Future research should therefore seek to test the framework quantitatively using actual baseline and as-built schedules from multiple projects and geographies. Simulation approaches, including Monte Carlo analysis, could be employed to assess how regional calibration affects risk exposure and contingency planning. Additional attention could be given to how contract type—EPC versus design-build, for example, modulates the impact of regional determinants. Finally, the development of a decision-support tool that allows PMOs to dynamically apply regional calibration factors would provide a practical extension of the conceptual model presented here.
This study explored whether an identical data center design, planned for the same duration, can be delivered uniformly across regions.

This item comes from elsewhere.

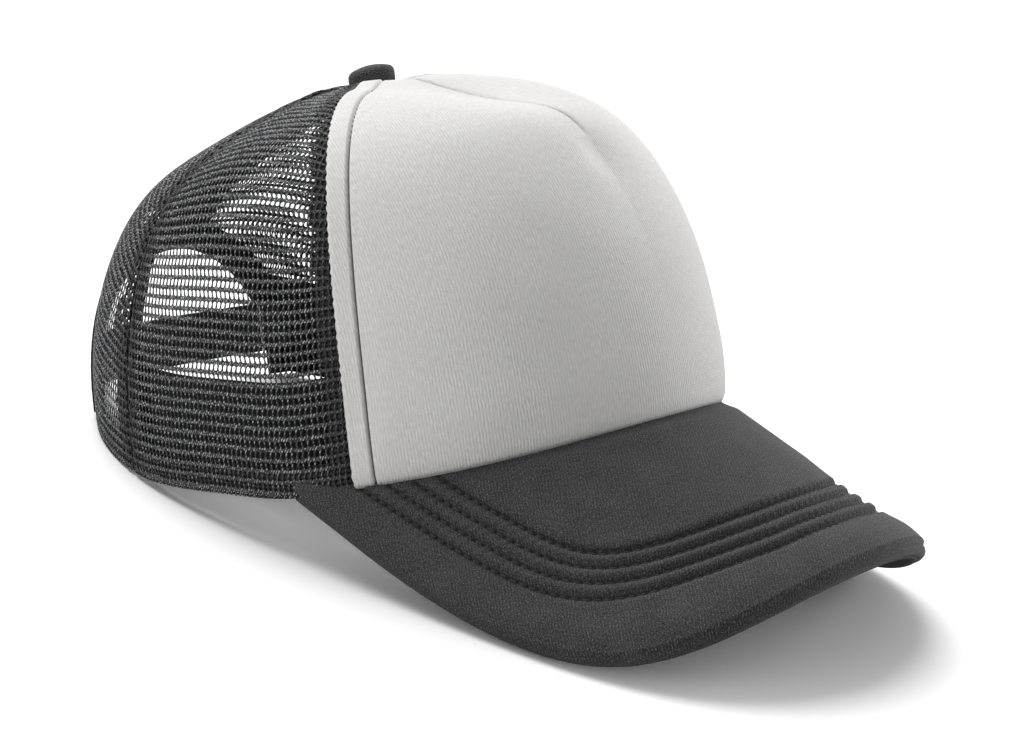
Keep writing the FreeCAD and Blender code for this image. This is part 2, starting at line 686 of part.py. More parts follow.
draw(washer_sketch, ("shank_radius + seat", WASHER_LOW), (
    ("line", ("washer_radius", WASHER_LOW)),
    ("line", ("washer_radius", f"{WASHER_LOW} + washer_skin")),
    ("line", ("shank_radius + seat", f"{WASHER_LOW} + washer_skin")),
    ("line", ("shank_radius + seat", WASHER_LOW)),
))
revolve(washer, washer_sketch)
button += [rivet, washer]

# ---- the snap strap --------------------------------------------------------------------------

# The straps are drawn about their own upright axis behind the crown's, with the foot of the
# strap at Z = 0. Plan angles are from +X, so 90 is the middle of the back.


def strap_arc(body, outside, start, sweep):
    """A leaning band about the strap axis."""
    sketch = new_sketch(body, "XZ_Plane", turn=repr(evaluate(start)))
    inside = f"{outside} - strap_skin"
    draw(sketch, (outside, "0"), (
        ("line", (f"{outside} - strap_lean", "strap_tall")),
        ("line", (f"{inside} - strap_lean", "strap_tall")),
        ("line", (inside, "0")),
        ("line", (outside, "0")),
    ))
    revolve(body, sketch, sweep)


def strap_root(body, outside, angle):
    """The rounded root of a strap, on the line that it swings about."""
    rings = []
    for height, lean in (("0", "0"), ("strap_tall", "strap_lean")):
        ring = new_sketch(body, "XY_Plane", ("0", "0", height), Vector(0, 0, 1), angle)
        draw_circle(ring, (f"{outside} - strap_skin / 2 - {lean}", "0"), "strap_skin / 2")
        rings.append(ring)
    loft(body, rings)


def round_free_end(body, angle, radius):
    """Rounds the two corners of a strap's free end."""
    doc.recompute()
    shape = body.Shape
    along = Vector(math.cos(math.radians(angle)), math.sin(math.radians(angle)), 0)
    names = []
    for count, edge in enumerate(shape.Edges, 1):
        middle = edge.CenterOfMass
        flat = Vector(middle.x, middle.y, 0)
        if abs(edge.Length - value("strap_skin")) < 0.05 and (flat.normalize() - along).Length < 1e-3:
            names.append(f"Edge{count}")
    carrier = body.Tip
    feature = body.newObject("PartDesign::Fillet", body.Name + "_fillet")
    feature.Base = (carrier, names)
    feature.Radius = radius
    return feature


HOLES_OUTSIDE = "strap_radius"
STUDS_OUTSIDE = "(strap_radius - strap_skin - strap_play)"
ROOT_GAP = "((strap_skin / 2 + strap_play) / strap_radius * 180 / pi)"
SNAPS = 6
SNAP_FIRST = "(1.5 * snap_pitch)"

hole_strap = new_body("hole_strap")
strap_arc(hole_strap, HOLES_OUTSIDE, "90 - strap_end", "strap_end + strap_hinge")
round_free_end(hole_strap, evaluate("90 - strap_end"), value("strap_round"))
strap_root(hole_strap, HOLES_OUTSIDE, "90 + strap_hinge")
collar_foot = f"({HOLES_OUTSIDE} - strap_lean / 2 - strap_skin / 2)"
collar_sketch = new_sketch(hole_strap, "XZ_Plane",
                           (f"{collar_foot} * sin({SNAP_FIRST})", "0", f"-{collar_foot} * cos({SNAP_FIRST})"),
                           turn=f"-{SNAP_FIRST}")
draw_circle(collar_sketch, ("0", "strap_tall / 2"), "hole_radius + collar_wide")
collars = pad(hole_strap, collar_sketch, "strap_skin / 2 + collar_tall", backwards=True)
polar(hole_strap, collars, f"{SNAPS - 1} * snap_pitch", SNAPS)
hole_sketch = new_sketch(hole_strap, "XZ_Plane", turn=f"-{SNAP_FIRST}")
draw_circle(hole_sketch, ("0", "strap_tall / 2"), "hole_radius")
polar(hole_strap, pocket(hole_strap, hole_sketch), f"{SNAPS - 1} * snap_pitch", SNAPS)

stud_strap = new_body("stud_strap")
strap_arc(stud_strap, STUDS_OUTSIDE, "90 - strap_hinge", "strap_end + strap_hinge")
round_free_end(stud_strap, evaluate("90 + strap_end"), value("strap_round"))
strap_root(stud_strap, STUDS_OUTSIDE, "90 - strap_hinge")
stud_turn = f"({SNAP_FIRST} - {SNAPS - 1} * snap_pitch)"
stud_foot = f"({STUDS_OUTSIDE} - strap_lean / 2 - strap_skin / 2)"
stud_sketch = new_sketch(stud_strap, "XZ_Plane",
                         (f"-{stud_foot} * sin({stud_turn})", "0", f"-{stud_foot} * cos({stud_turn})"),
                         turn=stud_turn)
draw_circle(stud_sketch, ("0", "strap_tall / 2"), "stud_radius")
studs = pad(stud_strap, stud_sketch, "strap_skin / 2 + stud_tall", backwards=True, taper="-stud_taper")
polar(stud_strap, studs, f"{SNAPS - 1} * snap_pitch", SNAPS)

tab_right = new_body("strap_tab_right")
strap_arc(tab_right, HOLES_OUTSIDE, f"90 + strap_hinge + {ROOT_GAP}", f"strap_tab - strap_hinge - {ROOT_GAP}")
tab_left = new_body("strap_tab_left")
strap_arc(tab_left, STUDS_OUTSIDE, "90 - strap_tab", f"strap_tab - strap_hinge - {ROOT_GAP}")
straps = [hole_strap, stud_strap, tab_right, tab_left]

# ---- everything in its place ------------------------------------------------------------------

NOSE_UP_AXIS = Vector(-1, 0, 0)


def place(item, back="0", up="0"):
    """Leans a part back with the whole cap, from a foot behind and above the crown's."""
    item.Placement = Placement(Vector(0, 0, 0), Rotation(NOSE_UP_AXIS, value("nose_up")))
    item.setExpression("Placement.Rotation.Angle", "Dims.nose_up")
    item.setExpression("Placement.Base.y", bind(f"({back}) * cos(nose_up) + ({up}) * sin(nose_up) + slide"))
    item.setExpression("Placement.Base.z", bind(f"({up}) * cos(nose_up) - ({back}) * sin(nose_up) + lift"))


for item in crown + peak + button:
    place(item)
for item in straps:
    place(item, "strap_centre", "rim_rise + strap_lift")
doc.recompute()

parts = crown + peak + button + straps


def head_points(items):
    """Points on the surfaces of some parts in the head frame, right, back and up."""
    return [item.Placement.inverse() * corner for item in items for corner in item.Shape.tessellate(0.2)[0]]


def lowest(points, lean):
    """The lowest of some points once the cap leans back, as its height and how far back it is."""
    turned = Rotation(NOSE_UP_AXIS, lean)
    low = min((turned * point for point in points), key=lambda point: point.z)
    return low.z, low.y


# The cap rests on the edges of its peak and on the rim at the nape: the lean that brings both to
# the same height is found in a few steps, then the whole cap is set down on Z = 0.
peak_points = head_points(peak)
nape_points = head_points([item for item in crown if item.Label.startswith("back_panel")])
lean = value("nose_up")
for attempt in range(8):
    peak_low, nape_low = lowest(peak_points, lean), lowest(nape_points, lean)
    lean += math.degrees(math.atan2(nape_low[0] - peak_low[0], nape_low[1] - peak_low[1]))
dims.set("nose_up", repr(round(lean, 4)))
dims.set("lift", repr(round(-min(peak_low[0], nape_low[0]), 4)))
doc.recompute()
depths = [point.y for item in parts for point in item.Shape.tessellate(0.2)[0]]
dims.set("slide", repr(round(-(min(depths) + max(depths)) / 2, 4)))
doc.recompute()

for item in doc.Objects:
    if "Invalid" in item.State or "Error" in item.State:
        raise RuntimeError(f"{item.Name} did not compute: {item.State}")
for item in parts:
    if item.Shape.isNull() or not item.Shape.isValid():
        raise RuntimeError(f"{item.Label} has no valid shape")

os.makedirs("parts", exist_ok=True)
for item in parts:
    item.Shape.exportStep(f"parts/{item.Label}.step")
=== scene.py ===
"""The looks of a trucker mesh cap: knitted front, net sides and back, stitched peak, covered button."""

import sys
import logging
import math
from dataclasses import dataclass, field
from enum import Enum
from typing import Callable, Optional, Union

import bmesh
import bpy
import numpy as np
from mathutils import Matrix, Vector


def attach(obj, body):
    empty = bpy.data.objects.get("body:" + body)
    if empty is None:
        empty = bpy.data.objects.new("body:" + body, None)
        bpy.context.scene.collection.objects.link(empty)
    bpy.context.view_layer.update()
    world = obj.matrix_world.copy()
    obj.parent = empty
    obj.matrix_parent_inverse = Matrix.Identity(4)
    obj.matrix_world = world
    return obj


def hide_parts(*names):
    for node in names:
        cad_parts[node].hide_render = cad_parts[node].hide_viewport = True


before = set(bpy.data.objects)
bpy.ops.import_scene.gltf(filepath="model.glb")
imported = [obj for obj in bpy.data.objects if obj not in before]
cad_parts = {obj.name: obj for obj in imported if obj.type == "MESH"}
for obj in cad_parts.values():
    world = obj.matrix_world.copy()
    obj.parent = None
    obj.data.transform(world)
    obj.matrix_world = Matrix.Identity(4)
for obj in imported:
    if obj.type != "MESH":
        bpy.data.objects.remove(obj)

LOG = logging.getLogger("cap")
MM = 0.001
Array = np.ndarray
Mapping = Callable[[Array, Array], Array]


class Side(Enum):
    """A side of the wearer, by the sign of its rim angles."""

    RIGHT = 1
    LEFT = -1

    def piece(self, name: str) -> str:
        """The name of this side's piece."""
        return f"{name}_{self.name.lower()}"


# ---- small tools ------------------------------------------------------------------------------


def only(obj: Optional[bpy.types.Object] = None) -> None:
    """Leaves nothing selected, or just one object, so an operator acts on that alone.

    Args:
        obj: the object, or nothing.
    """
    for other in bpy.context.selected_objects:
        other.select_set(False)
    if obj is not None:
        obj.select_set(True)
        bpy.context.view_layer.objects.active = obj


def grid(name: str, across: int, along: int) -> bpy.types.Object:
    """Adds a flat cloth blank of unit size, to be shaped point by point.

    Args:
        name: the piece's name.
        across: faces from u = 0 to 1.
        along: faces from v = 0 to 1.

    Returns:
        The new object, with its corner at the origin.
    """
    only()
    bpy.ops.mesh.primitive_grid_add(x_subdivisions=across, y_subdivisions=along, size=1,
                                    location=(0.5, 0.5, 0))
    bpy.ops.object.transform_apply(location=True, rotation=False, scale=False)
    obj = bpy.context.object
    obj.name = obj.data.name = name
    return obj


def points_of(obj: bpy.types.Object) -> Array:
    """Every vertex of a piece, as rows of x, y and z.

    Args:
        obj: the piece.

    Returns:
        Places in metres.
    """
    flat = np.empty(len(obj.data.vertices) * 3, np.float32)
    obj.data.vertices.foreach_get("co", flat)
    return flat.reshape(-1, 3).astype(float)


def move_points(obj: bpy.types.Object, places: Array) -> None:
    """Moves every vertex of a piece, in metres."""
    obj.data.vertices.foreach_set("co", np.ascontiguousarray(places, np.float32).ravel())
    obj.data.update()


def lay_cloth(obj: bpy.types.Object, flat: Array, name: str = "cloth") -> None:
    """Writes two values in mm for each vertex, such as its flat cloth coordinates, into a UV map.

    Args:
        obj: the piece.
        flat: one row of two values for each vertex.
        name: the map's name; "cloth" takes the place of the blank's own map.
    """
    layers = obj.data.uv_layers
    layer = layers[0] if layers and name == "cloth" else layers.new(name=name)
    layer.name = name
    corners = np.empty(len(obj.data.loops), np.int32)
    obj.data.loops.foreach_get("vertex_index", corners)
    layer.data.foreach_set("uv", np.ascontiguousarray(flat[corners], np.float32).ravel())


def shape(obj: bpy.types.Object, place: Mapping, cloth: Optional[Mapping] = None,
          edges: Optional[Mapping] = None) -> None:
    """Moves a blank's points to where a mapping of u and v puts them, and lays out its cloth.

    Args:
        obj: a blank from grid().
        place: gives places in metres from u and v.
        cloth: gives the cloth's own flat coordinates in mm from u and v.
        edges: gives two distances from the cloth's edges in mm from u and v.
    """
    flat = points_of(obj)
    if cloth is not None:
        lay_cloth(obj, cloth(flat[:, 0], flat[:, 1]))
    if edges is not None:
        lay_cloth(obj, edges(flat[:, 0], flat[:, 1]), "edges")
    move_points(obj, place(flat[:, 0], flat[:, 1]))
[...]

The evidence from Spain, the UAE, and Singapore demonstrates that the answer is no: although each project begins with a 30-month baseline, the critical path diverges in predictable ways. In Spain, risk is concentrated at the front end in permitting and grid access; in the UAE, it shifts into the execution phase due to climate and labor constraints; and in Singapore, it is backloaded into commissioning, driven by stringent sustainability and compliance standards.
These findings confirm that regional context is not a peripheral risk but a structural determinant of schedule feasibility. To address this, the study proposed a Global Baseline + Regional Calibration Framework, which allows global PMOs to preserve comparability while realistically incorporating local determinants. For practitioners, the framework offers a replicable method to calibrate schedules across portfolios; for scholars, it extends schedule classification theory to account for geography as a shaping variable.
One design, one baseline, yet three different realities—this paradox highlights both the promise and the challenge of delivering hyperscale infrastructure in a globalised but locally constrained world.